## [SUPPLIED MATERIAL]

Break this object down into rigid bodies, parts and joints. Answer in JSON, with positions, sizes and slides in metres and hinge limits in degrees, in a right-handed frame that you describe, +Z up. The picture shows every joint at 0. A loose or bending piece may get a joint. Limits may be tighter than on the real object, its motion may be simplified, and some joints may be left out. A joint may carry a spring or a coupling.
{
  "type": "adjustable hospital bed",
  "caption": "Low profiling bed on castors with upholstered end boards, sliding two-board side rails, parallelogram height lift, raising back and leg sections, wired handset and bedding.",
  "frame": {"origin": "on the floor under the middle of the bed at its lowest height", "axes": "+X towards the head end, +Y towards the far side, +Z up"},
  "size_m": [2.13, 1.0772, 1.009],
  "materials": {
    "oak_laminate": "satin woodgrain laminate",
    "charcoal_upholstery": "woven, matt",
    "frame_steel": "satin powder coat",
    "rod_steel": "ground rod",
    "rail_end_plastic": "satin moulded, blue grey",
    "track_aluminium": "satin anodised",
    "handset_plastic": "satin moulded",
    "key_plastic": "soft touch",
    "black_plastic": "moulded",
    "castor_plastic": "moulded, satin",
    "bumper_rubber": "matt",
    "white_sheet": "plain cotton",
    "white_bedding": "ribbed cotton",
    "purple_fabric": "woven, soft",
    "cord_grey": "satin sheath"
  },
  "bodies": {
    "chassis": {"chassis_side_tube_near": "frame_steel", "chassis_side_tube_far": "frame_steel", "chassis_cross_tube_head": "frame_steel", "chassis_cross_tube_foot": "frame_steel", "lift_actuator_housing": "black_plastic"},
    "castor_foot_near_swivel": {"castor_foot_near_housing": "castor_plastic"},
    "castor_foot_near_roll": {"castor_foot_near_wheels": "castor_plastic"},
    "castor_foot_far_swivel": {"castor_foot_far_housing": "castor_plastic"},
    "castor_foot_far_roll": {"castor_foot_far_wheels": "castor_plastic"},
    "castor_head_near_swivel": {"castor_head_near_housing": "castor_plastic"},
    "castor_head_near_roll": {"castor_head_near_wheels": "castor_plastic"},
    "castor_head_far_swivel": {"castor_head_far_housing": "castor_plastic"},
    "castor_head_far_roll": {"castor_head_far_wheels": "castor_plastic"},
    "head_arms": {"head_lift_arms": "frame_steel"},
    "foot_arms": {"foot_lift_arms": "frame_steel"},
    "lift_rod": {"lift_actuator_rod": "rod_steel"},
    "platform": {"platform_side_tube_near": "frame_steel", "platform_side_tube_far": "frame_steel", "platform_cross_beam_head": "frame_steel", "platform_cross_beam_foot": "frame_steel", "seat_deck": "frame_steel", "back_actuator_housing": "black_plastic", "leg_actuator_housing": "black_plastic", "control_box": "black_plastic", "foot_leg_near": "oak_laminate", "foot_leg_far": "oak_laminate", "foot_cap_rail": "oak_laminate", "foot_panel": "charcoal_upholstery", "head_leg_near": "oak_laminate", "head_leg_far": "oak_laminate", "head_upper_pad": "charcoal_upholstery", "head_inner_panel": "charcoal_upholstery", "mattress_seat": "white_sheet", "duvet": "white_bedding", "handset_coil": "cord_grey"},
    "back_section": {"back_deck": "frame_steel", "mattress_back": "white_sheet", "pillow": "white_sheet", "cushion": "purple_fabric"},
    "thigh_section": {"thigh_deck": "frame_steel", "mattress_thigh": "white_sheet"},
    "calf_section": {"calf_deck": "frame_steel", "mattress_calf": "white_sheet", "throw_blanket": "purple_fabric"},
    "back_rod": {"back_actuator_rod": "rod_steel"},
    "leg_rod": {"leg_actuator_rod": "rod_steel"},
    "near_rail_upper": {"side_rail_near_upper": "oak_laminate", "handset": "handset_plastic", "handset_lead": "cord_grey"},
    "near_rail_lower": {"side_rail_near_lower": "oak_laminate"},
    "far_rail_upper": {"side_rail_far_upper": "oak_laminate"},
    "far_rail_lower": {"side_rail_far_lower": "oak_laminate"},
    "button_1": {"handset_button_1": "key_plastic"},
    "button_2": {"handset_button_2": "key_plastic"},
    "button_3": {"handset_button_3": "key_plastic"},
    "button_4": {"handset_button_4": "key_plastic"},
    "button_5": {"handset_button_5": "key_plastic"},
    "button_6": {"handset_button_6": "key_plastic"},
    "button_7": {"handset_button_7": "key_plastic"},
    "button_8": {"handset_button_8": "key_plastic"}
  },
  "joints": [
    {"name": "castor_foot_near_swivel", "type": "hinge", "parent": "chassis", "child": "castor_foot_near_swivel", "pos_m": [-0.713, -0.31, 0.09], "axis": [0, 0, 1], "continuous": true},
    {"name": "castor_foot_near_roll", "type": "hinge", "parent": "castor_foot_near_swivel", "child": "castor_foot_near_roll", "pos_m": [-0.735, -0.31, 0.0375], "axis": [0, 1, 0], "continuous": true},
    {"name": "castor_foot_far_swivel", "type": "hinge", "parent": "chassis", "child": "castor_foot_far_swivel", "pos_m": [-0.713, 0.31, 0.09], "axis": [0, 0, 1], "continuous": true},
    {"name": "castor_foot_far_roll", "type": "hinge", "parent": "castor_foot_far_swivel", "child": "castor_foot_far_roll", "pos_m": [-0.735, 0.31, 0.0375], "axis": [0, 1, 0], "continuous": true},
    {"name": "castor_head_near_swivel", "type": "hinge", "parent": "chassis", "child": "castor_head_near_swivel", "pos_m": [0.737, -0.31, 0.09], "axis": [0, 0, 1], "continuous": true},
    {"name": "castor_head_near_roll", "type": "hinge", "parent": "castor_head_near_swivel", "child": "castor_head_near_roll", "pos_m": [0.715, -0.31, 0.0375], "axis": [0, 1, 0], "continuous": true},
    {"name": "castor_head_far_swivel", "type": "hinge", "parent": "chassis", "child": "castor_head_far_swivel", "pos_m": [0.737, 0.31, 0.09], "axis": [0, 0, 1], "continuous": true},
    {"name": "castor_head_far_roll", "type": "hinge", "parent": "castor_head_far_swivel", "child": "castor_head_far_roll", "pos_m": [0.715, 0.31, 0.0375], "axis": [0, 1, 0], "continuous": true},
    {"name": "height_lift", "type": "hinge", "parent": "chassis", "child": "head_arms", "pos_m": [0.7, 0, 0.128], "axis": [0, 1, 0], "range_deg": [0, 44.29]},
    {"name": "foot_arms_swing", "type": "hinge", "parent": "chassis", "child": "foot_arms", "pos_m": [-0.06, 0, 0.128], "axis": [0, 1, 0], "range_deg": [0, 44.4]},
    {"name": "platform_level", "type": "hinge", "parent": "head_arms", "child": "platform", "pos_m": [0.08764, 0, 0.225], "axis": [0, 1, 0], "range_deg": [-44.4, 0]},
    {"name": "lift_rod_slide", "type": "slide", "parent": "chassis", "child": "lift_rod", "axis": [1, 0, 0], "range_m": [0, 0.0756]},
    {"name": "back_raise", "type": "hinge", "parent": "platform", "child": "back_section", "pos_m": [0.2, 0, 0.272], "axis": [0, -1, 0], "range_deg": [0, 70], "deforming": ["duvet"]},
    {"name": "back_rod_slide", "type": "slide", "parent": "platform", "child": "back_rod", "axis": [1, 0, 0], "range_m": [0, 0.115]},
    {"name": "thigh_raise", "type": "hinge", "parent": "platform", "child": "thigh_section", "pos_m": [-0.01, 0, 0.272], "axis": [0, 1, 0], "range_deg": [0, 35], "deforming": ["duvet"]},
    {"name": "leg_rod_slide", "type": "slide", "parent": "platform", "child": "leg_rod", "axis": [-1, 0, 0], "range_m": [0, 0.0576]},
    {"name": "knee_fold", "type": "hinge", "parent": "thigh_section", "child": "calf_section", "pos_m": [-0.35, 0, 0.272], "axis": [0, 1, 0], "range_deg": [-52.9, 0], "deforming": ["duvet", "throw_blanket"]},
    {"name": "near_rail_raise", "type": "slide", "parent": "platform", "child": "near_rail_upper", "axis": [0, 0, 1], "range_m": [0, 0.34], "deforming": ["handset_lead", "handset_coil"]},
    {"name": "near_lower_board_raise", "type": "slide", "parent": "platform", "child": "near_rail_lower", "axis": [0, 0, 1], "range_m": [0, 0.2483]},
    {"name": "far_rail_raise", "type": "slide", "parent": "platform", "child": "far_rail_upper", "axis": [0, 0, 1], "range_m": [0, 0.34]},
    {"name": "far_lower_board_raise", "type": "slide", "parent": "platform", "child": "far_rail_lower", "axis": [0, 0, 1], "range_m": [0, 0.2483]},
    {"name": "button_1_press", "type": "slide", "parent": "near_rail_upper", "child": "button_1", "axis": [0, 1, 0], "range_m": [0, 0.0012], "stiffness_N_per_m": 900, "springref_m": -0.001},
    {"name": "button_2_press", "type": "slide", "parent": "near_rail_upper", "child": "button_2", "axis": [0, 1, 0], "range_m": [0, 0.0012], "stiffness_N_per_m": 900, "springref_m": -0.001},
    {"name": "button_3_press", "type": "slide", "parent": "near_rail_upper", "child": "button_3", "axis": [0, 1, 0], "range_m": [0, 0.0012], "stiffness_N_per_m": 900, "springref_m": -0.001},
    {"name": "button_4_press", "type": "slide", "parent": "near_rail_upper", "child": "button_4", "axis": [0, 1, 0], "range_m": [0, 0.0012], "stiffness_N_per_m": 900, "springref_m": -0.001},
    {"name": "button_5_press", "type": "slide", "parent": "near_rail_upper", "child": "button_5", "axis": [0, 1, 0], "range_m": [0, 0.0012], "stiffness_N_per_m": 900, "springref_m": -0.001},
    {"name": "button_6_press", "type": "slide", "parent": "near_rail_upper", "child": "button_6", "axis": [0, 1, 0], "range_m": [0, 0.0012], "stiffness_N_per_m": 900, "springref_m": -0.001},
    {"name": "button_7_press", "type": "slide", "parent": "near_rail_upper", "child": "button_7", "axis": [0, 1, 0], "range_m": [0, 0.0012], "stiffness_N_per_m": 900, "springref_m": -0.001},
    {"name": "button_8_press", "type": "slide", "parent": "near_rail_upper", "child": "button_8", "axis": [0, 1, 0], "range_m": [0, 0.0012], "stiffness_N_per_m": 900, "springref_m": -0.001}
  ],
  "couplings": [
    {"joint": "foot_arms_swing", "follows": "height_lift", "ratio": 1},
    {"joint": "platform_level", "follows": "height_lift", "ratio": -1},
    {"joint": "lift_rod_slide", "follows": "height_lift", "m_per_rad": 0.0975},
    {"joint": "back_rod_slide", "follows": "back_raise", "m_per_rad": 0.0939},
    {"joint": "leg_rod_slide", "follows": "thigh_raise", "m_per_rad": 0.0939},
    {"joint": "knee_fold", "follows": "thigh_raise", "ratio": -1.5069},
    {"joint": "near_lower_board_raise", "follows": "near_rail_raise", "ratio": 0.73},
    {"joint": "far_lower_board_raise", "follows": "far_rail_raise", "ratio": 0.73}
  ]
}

## [WORK TO COMPLETE]
Every line that holds the word "with" should be extracted.

## [TASK ANSWER]
Break this object down into rigid bodies, parts and joints. Answer in JSON, with positions, sizes and slides in metres and hinge limits in degrees, in a right-handed frame that you describe, +Z up. The picture shows every joint at 0. A loose or bending piece may get a joint. Limits may be tighter than on the real object, its motion may be simplified, and some joints may be left out. A joint may carry a spring or a coupling.
  "caption": "Low profiling bed on castors with upholstered end boards, sliding two-board side rails, parallelogram height lift, raising back and leg sections, wired handset and bedding.",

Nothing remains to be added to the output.